Smart organizations tried to fight it. Amazon's two-pizza team rule tried to cap it directly: keep the team small enough to feed with two pizzas, keep the coordination tax manageable. It worked, up to a point. The constraint didn't disappear. It just got bounded.
The ceiling wasn't talent or ambition. It was how fast you could align before you could act.
The Mechanism: How AI Attacks the Sequence
AI doesn't reduce coordination cost directly. It attacks the sequence, and that attack has a compounding ripple effect across the entire organization.
When you can produce a tangible artifact (a working demo, a pricing model, a repositioned landing page) faster than it takes to schedule the alignment meeting, the right first move changes. You don't align and then build. You build, and the thing you built does the aligning.
A 2025 arXiv paper, "AI as Coordination-Compressing Capital," formalizes this: as AI capital rises, coordination costs fall and the feasible set of organizational tasks expands. Activities previously too expensive to coordinate become viable. The consultancies will have a framework for this in about eighteen months, but the battle is being fought now. The founders who understand the mechanism are restructuring today.
The effect compounds across every role boundary. Design and engineering. Product and design. Strategy and execution. Each boundary had a coordination toll. Each is being renegotiated, not because someone decided to reorganize, but because the cost structure that justified the boundary has shifted.
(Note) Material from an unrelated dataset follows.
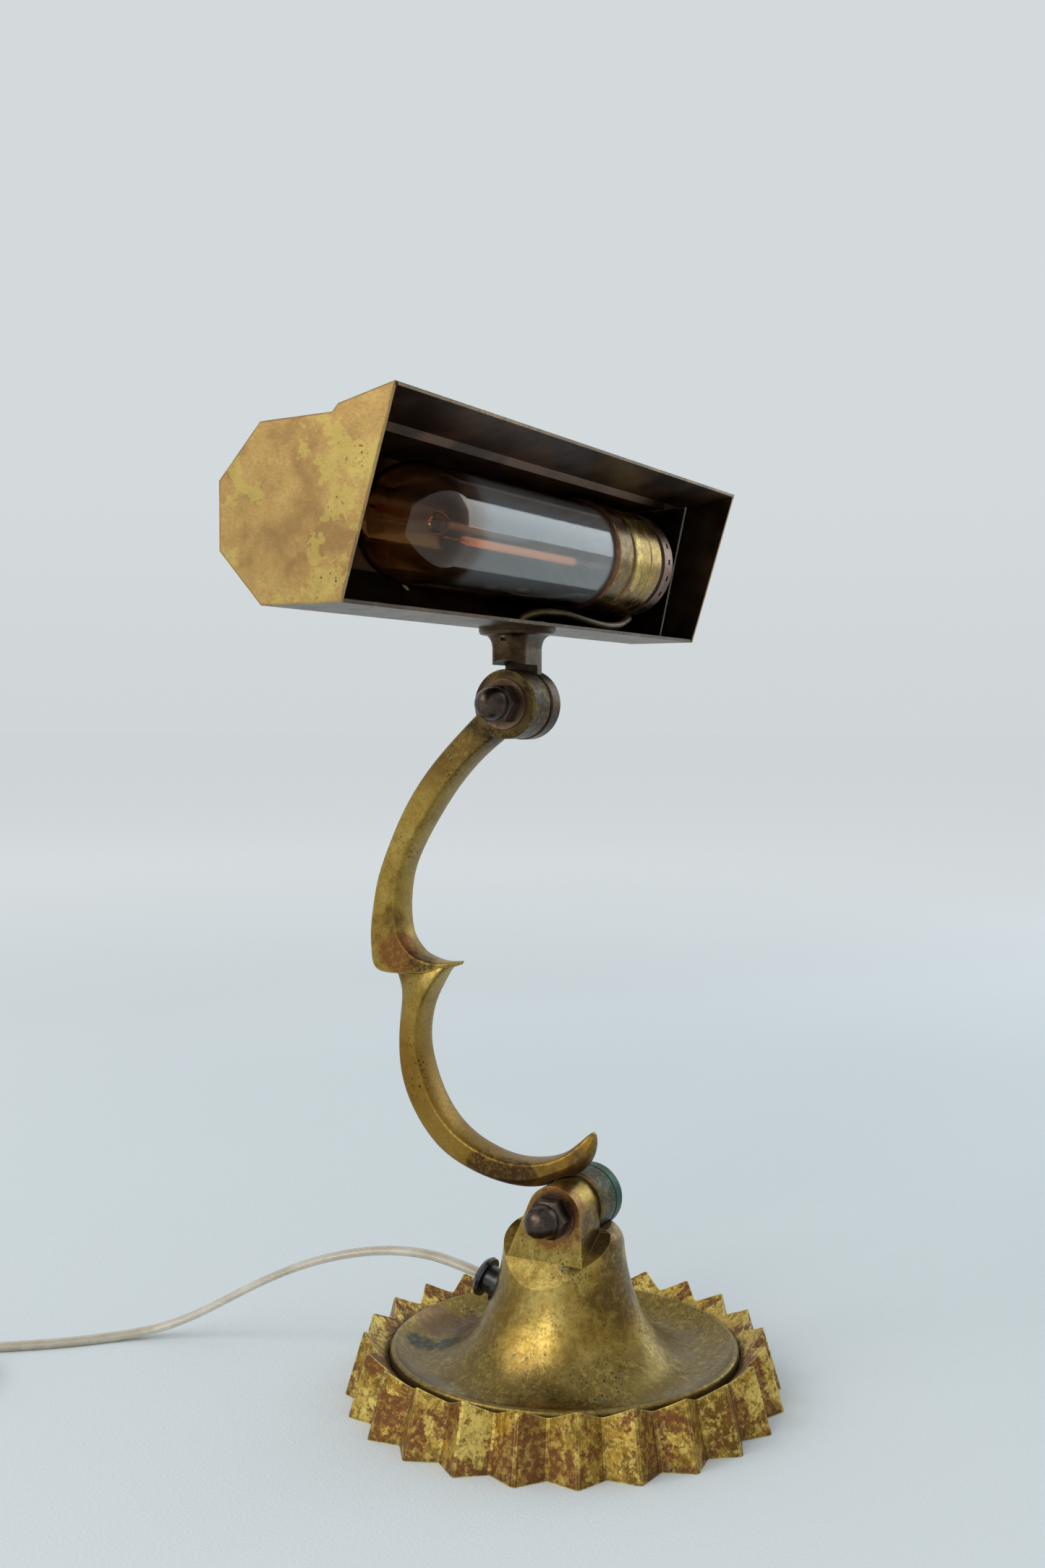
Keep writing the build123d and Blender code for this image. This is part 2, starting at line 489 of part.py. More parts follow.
def lampholder_parts():
    axis = LAMP_AXIS
    inner = SHELL_R - 0.4
    NODES["socket_rim"] = turned_x([
        (RIM_X[0], inner), (RIM_X[0] + 0.3, SHELL_R + 0.6), (RIM_X[0] + 1.4, SHELL_R + 0.9),
        (RIM_X[0] + 2.6, SHELL_R + 0.4), (RIM_X[1], SHELL_R), (RIM_X[1], inner)], axis)
    NODES["socket_shell"] = turned_x([
        (RIM_X[1], inner), (RIM_X[1], SHELL_R), (BEAD_X - 1.8, SHELL_R),
        (BEAD_X - 0.8, SHELL_R + 0.5), (BEAD_X + 0.8, SHELL_R + 0.5), (BEAD_X + 1.8, SHELL_R),
        (77, SHELL_R), (78, SHELL_R + 0.2), (SHELL_END_X, SHELL_R + 0.2),
        (SHELL_END_X, 17.2), (SHELL_END_X - 1, 17.2), (SHELL_END_X - 1, inner)], axis)
    ring = turned_x([
        (RING_X[0], RING_R - 1), (RING_X[0], RING_R), (RING_X[1] - 0.8, RING_R),
        (RING_X[1], RING_R - 0.8), (RING_X[1], 5.2), (RING_X[1] - 1, 5.2),
        (RING_X[1] - 1, RING_R - 1)], axis)
    middle = (RING_X[0] + RING_X[1]) / 2
    window = Box(1.7, 2.2, 6)
    for k in range(RING_SLOTS):
        ring -= Pos(middle, *axis) * Rot(X=360 / RING_SLOTS * k) * Pos(0, 0, RING_R) * window
    NODES["socket_ring"] = ring
    mouth_x, seat_x, back_x = CAP_X[0] + 4, CAP_X[1] + 0.6, RING_X[1] - 1.1
    NODES["lampholder_body"] = turned_x([
        (mouth_x, 14.4), (mouth_x, 17.0), (SHELL_END_X + 0.1, 17.0), (SHELL_END_X + 0.1, 19.8),
        (back_x, 19.8), (back_x, 0), (seat_x, 0), (seat_x, 8), (seat_x - 2, 8),
        (seat_x - 2, 14.4)], axis)
    NODES["lampholder_thread"] = ring_x(14.3, CAP_THREAD_R + 0.15, mouth_x + 0.5, seat_x - 2.1, axis)
    NODES["socket_nipple"] = ring_x(5.0, 2.2, back_x + 0.05, SOCKET_PLATE_X + 5, axis)
    nut = Plane(origin=(SOCKET_PLATE_X + END_SHEET, *axis), z_dir=(1, 0, 0)) * RegularPolygon(8, 6)
    NODES["socket_lock_nut"] = extrude(nut, amount=3) - rod_x(5.02, 90, 120, axis)


def bulb_parts():
    axis = LAMP_AXIS
    dome_x = GLASS_TIP_X + GLASS_R

    def envelope(shrink, end_x):
        radius = GLASS_R - shrink
        tip = Vector(dome_x - radius, 0, 0)
        mid = Vector(dome_x - radius * math.cos(math.pi / 4), 0, radius * math.sin(math.pi / 4))
        side = Vector(dome_x, 0, radius)
        shoulder = Vector(53, 0, radius)
        waist = Vector(64.5, 0, NECK_GLASS_R - shrink)
        lines = [
            ThreePointArc(tip, mid, side), Line(side, shoulder),
            Bezier(shoulder, shoulder + Vector(8, 0, 0), waist - Vector(5, 0, -1), waist),
            Line(waist, (end_x, 0, NECK_GLASS_R - shrink)),
            Line((end_x, 0, NECK_GLASS_R - shrink), (end_x, 0, 0)),
            Line((end_x, 0, 0), tip),
        ]
        return Pos(0, *axis) * revolve(make_face(lines), Axis.X)

    NODES["bulb_glass"] = envelope(0, GLASS_NECK_X + 6) - envelope(GLASS_T, GLASS_NECK_X + 7)
    cap_end = CAP_X[1]
    thread = [(CAP_X[0], 12.7)]
    for k in range(5):
        start = CAP_X[0] + 1.5 + 3.6 * k
        thread += [(start, 12.9), (start + 0.9, CAP_THREAD_R), (start + 1.8, CAP_THREAD_R),
                   (start + 2.7, 12.9)]
    NODES["bulb_cap"] = turned_x(
        thread + [(cap_end - 4.4, 12.8), (cap_end - 2.2, 8.2), (cap_end - 2.6, 7.6),
                  (cap_end - 5, 12.3), (cap_end - 6, 12.6), (CAP_X[0], 12.65)], axis)
    NODES["bulb_cap_insulator"] = turned_x([
        (cap_end - 2.5, 2.6), (cap_end - 2.5, 7.5), (cap_end - 1.2, 6.6), (cap_end - 0.8, 5.0),
        (cap_end - 0.8, 2.6)], axis)
    NODES["bulb_contact"] = turned_x([
        (cap_end - 2.5, 0), (cap_end - 2.5, 2.55), (cap_end - 0.8, 2.55), (cap_end - 0.75, 4.2),
        (cap_end - 0.3, 4.2), (cap_end, 2.5), (cap_end, 0)], axis)
    NODES["bulb_stem"] = turned_x([
        (-54, 0), (-53.4, 2.6), (-51.6, 4.0), (-49.6, 4.2), (-48, 3.0), (-46.4, 1.3), (54, 1.1),
        (58, 3.2), (66, 5.6), (73.6, 9.6), (73.6, 0)], (axis[0], axis[1] + 1.6))
    low = (axis[0], axis[1] - 2.6)
    NODES["bulb_filament"] = turned_x([
        (-33, 0), (-32.6, 1.5), (48.6, 1.5), (49, 0)], low)
    wire_z = low[1]
    NODES["bulb_wires"] = Compound(children=[
        tube([(-33.1, low[0], wire_z), (-42, low[0], wire_z - 0.4), (-48.4, low[0], axis[1] - 2.7)],
             0.45),
        tube([(49.1, low[0], wire_z), (57, low[0], wire_z - 0.6), (64, low[0], axis[1] - 4.2)],
             0.45),
    ])


def head_parts():
    NODES["shade_shell"] = shade_shell()
    NODES["end_plate_left"] = end_plate(-SHADE_HALF_LENGTH)
    NODES["end_plate_right"] = end_plate(SHADE_HALF_LENGTH - END_SHEET)
    NODES["shade_bracket"] = shade_bracket()
    floor_z = SHADE_PROFILE[-1][1] + SHEET
    screws = []
    for place in bracket_screw_places():
        head = Pos(*place, floor_z) * Cylinder(2.8, 1.7, align=MIN_Z)
        head = fillet(head.edges().sort_by(Axis.Z)[-1], 0.9)
        shank = Pos(*place, floor_z - 5) * Cylinder(1.24, 5.2, align=MIN_Z)
        slot = Pos(*place, floor_z + 1.6) * Box(6, 0.7, 1.0)
        screws.append(head + shank - slot)
    NODES["bracket_screws"] = Compound(children=screws)
    NODES["conduit_tube"] = tube(CONDUIT_ROUTE, CONDUIT_R, bore=CONDUIT_BORE_R)
    NODES["head_lead"] = tube(CONDUIT_ROUTE, CONDUIT_BORE_R - 0.05)
    inside = inset(SHADE_PROFILE, SHEET + 0.02)
    front = [(8.9, inside[-1][1]), (-2.6, inside[1][1] - 1.9)]
    plate = prism_x(inside[2:-1] + front, SOCKET_PLATE_X, SOCKET_PLATE_X + END_SHEET)
    NODES["socket_plate"] = plate - rod_x(5.02, 90, 120, LAMP_AXIS)
    lampholder_parts()
    bulb_parts()


base_parts()
cord_parts()
arm_parts()
head_parts()

os.makedirs("parts", exist_ok=True)
for name, shape in NODES.items():
    export_step(shape, os.path.join("parts", name + ".step"))
print(len(NODES), "nodes")
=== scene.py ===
import math

import bpy
from mathutils import Matrix, Vector


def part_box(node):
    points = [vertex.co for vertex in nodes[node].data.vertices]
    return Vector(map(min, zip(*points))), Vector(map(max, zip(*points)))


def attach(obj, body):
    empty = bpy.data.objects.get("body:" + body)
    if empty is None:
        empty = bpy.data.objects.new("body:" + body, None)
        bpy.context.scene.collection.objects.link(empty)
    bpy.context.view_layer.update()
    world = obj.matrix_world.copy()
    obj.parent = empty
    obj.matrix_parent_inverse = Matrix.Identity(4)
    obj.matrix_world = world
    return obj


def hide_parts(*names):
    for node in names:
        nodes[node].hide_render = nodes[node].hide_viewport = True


# Brass desk lamp: a trough shade with a tubular bulb on a scrolled cast arm and a pleated base.
# Metres, in the frame's own axes: +Z up, pivots along X, shade open towards -Y.

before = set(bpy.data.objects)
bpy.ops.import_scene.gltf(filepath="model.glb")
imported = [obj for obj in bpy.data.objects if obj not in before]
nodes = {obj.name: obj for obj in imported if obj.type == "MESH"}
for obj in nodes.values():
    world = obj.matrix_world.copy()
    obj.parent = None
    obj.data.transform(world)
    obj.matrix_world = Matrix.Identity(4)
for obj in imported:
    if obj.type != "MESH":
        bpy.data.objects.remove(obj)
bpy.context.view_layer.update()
MM = 0.001
MIX_AMOUNT, MIX_A, MIX_B, MIX_RESULT = 0, 6, 7, 2  # a colour Mix node's own sockets
HOLLOW_SAMPLES, EDGE_SAMPLES = 6, 4
BLOB_RAGGED = 1.05  # how far a blob's edge wanders, in radii


def middle(node):
    low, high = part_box(node)
    return (low + high) / 2


BULB_AXIS = middle("bulb_glass")
LOWER_PIVOT = middle("lower_nut_washer")
UPPER_PIVOT = middle("upper_nut_washer")
GROMMET = middle("cord_grommet")


def times(colour, factor):
    return tuple(min(1, factor * c) for c in colour)


# ---------------------------------------------------------------- material kit

class Graph:
    """Short names for the nodes that the materials and the room are made of."""

    def __init__(self, tree):
        self.tree = tree

    def add(self, kind, inputs=None, **settings):
        node = self.tree.nodes.new(kind)
        for key, value in settings.items():
            setattr(node, key, value)
        for key, value in (inputs or {}).items():
            self.put(node.inputs[key], value)
        return node

    def put(self, socket, value):
        if isinstance(value, bpy.types.NodeSocket):
            self.tree.links.new(value, socket)
        elif isinstance(value, (tuple, list)) and len(value) == 3 and socket.type == "RGBA":
            socket.default_value = (*value, 1)
        else:
            socket.default_value = value

    def calc(self, operation, a, b=0.0):
        return self.add("ShaderNodeMath", {0: a, 1: b}, operation=operation).outputs[0]

    def vector(self, operation, a, b):
        node = self.add("ShaderNodeVectorMath", {0: a, 1: b}, operation=operation)
        return node.outputs["Value" if operation in ("DOT_PRODUCT", "LENGTH") else "Vector"]

    def span(self, value, low, high, to_low=0.0, to_high=1.0):
        """Maps low..high to to_low..to_high with soft ends, held outside."""
        node = self.add("ShaderNodeMapRange", {
            0: value, 1: low, 2: high, 3: to_low, 4: to_high}, interpolation_type="SMOOTHSTEP")
        return node.outputs[0]

    def mix(self, amount, a, b):
        node = self.add("ShaderNodeMix", {MIX_AMOUNT: amount, MIX_A: a, MIX_B: b}, data_type="RGBA")
        return node.outputs[MIX_RESULT]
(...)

The cost of just trying has dropped below the cost of planning to try.
Those org boundaries were always working solutions, not laws of nature. We built them to solve a coordination problem that AI is now changing. A customer doesn't experience your org chart. They see one product, one company, one experience. They don't care how you've divided the work internally. When the coordination problem changes shape, the structures we built around it can too.
What Actually Reorganizes
Most conversation about AI-native operating models focuses on engineering: agentic stacks, harness design, how to structure a codebase when AI handles significant portions of implementation. These matter.
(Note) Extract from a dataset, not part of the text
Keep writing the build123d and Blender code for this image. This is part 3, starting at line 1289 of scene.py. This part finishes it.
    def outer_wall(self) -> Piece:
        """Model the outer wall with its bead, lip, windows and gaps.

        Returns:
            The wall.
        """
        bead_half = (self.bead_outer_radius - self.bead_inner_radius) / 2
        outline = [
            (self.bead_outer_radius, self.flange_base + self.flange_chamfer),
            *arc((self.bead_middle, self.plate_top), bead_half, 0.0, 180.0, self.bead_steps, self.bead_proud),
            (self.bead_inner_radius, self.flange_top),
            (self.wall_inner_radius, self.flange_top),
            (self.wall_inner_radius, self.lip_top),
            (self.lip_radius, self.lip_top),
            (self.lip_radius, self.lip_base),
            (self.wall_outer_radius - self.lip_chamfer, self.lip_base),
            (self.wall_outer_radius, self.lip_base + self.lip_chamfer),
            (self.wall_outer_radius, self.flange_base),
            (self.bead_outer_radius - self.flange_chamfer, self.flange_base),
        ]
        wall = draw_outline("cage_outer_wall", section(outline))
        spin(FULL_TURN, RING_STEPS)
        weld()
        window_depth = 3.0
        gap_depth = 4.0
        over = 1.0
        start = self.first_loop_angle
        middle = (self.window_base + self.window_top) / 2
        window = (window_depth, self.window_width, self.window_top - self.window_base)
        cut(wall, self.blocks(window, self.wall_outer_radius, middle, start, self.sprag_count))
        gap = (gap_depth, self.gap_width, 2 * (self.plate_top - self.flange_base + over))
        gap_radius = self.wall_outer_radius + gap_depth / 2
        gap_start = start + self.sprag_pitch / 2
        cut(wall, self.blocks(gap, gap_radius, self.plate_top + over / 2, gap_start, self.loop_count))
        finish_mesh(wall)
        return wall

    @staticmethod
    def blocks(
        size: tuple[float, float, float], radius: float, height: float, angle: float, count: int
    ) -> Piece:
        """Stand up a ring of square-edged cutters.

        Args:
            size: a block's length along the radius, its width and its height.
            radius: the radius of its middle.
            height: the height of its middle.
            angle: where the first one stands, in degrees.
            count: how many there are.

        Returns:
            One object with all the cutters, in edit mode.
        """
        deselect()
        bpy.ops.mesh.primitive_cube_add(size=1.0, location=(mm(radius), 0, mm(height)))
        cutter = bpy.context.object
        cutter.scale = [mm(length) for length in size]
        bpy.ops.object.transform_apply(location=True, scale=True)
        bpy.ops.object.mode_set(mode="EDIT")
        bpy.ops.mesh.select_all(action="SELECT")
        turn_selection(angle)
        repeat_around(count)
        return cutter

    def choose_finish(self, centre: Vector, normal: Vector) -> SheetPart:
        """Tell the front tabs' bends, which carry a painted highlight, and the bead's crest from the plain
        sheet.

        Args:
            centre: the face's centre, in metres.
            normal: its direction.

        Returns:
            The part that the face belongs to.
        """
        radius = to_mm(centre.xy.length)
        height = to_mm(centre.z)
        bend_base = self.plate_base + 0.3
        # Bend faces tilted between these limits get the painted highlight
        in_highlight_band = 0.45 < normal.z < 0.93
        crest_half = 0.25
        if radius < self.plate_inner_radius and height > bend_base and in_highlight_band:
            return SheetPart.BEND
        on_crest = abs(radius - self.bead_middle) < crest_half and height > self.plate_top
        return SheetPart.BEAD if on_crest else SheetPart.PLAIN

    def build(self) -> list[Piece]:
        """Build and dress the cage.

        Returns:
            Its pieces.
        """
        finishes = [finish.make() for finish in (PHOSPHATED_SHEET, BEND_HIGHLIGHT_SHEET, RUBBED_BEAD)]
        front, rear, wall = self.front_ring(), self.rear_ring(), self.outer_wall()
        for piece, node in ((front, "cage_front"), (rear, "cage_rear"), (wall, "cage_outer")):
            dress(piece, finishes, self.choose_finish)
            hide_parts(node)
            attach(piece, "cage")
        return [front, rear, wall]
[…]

There is another dimension to this: what AI does to the value of different kinds of work.
AI is eradicating the execution layer: the tasks that coordination structures were built to manage. Writing first drafts. Maintaining visual consistency. Generating on-brand communications. These are becoming commodities.
What rises in value is the architecture layer. Building a custom agent that performs a voice review reliably, one that encodes what a brand means rather than just what a style guide says, and that surfaces that capability seamlessly to every person in the organization from their desktop or their coding environment, requires something rare. It requires deep understanding of the brand, the market, the customer, and how to design a system that can apply that understanding at scale. That isn't traditional software engineering. It's systems engineering with product instinct and organizational sensibility built in. The person who designs and builds that system, enabling everyone around them to work at a higher level, is worth more today than the person who executes the review.
In the Cloud era, you hired people to do the work. In the AI era, you architect systems that do the work. The scarce resource is people who can build, evolve, and orchestrate those systems with a deep understanding of the business, its goals, and how different functions connect. These are people at the intersection of genuine technical depth (code fluency was always a tool, never the skill itself), product thinking, and organizational design. That means a different hiring profile, a different onboarding process, and a different kind of company.
The Warning
The risk is taking AI's local gains, engineers shipping faster and content produced more efficiently, and calling it transformation. Those gains are real. But they are improvements in non-constraints. They don't lift the ceiling.
The harder question is whether the structures built around coordination cost were solving a real problem, or adapting to a constraint that's leaving. The org chart, the approval chain, the handoff ritual: each deserves that question individually. Some will survive it. Teams that find the question threatening are probably the ones most invested in the answer.
The System Is Searching
The collective confusion right now is real: how to hire, how to structure, what roles mean, what culture looks like when coordination assumptions shift. I hear it from founders, operators, investors. Nobody has a clean model yet.
That confusion is expected. It's exactly what Goldratt predicted. When a load-bearing constraint is removed, the system doesn't find its new equilibrium immediately. It searches. Old structures become mismatches. New patterns emerge before they're understood.
Getting in the token path is the right strategic bet. But it answers the where-to-play question. Understanding that the coordination constraint is being removed, and that removing it reorganizes the system rather than just accelerating it, is what tells you how to play.
The confusion won't resolve by waiting. It resolves by understanding what's happening, and building accordingly.
References: Jamin Ball, "Get in the Token Path," Clouded Judgement, March 6, 2026. "AI as Coordination-Compressing Capital," arXiv, 2025. Eliyahu M. Goldratt, The Goal, 1984.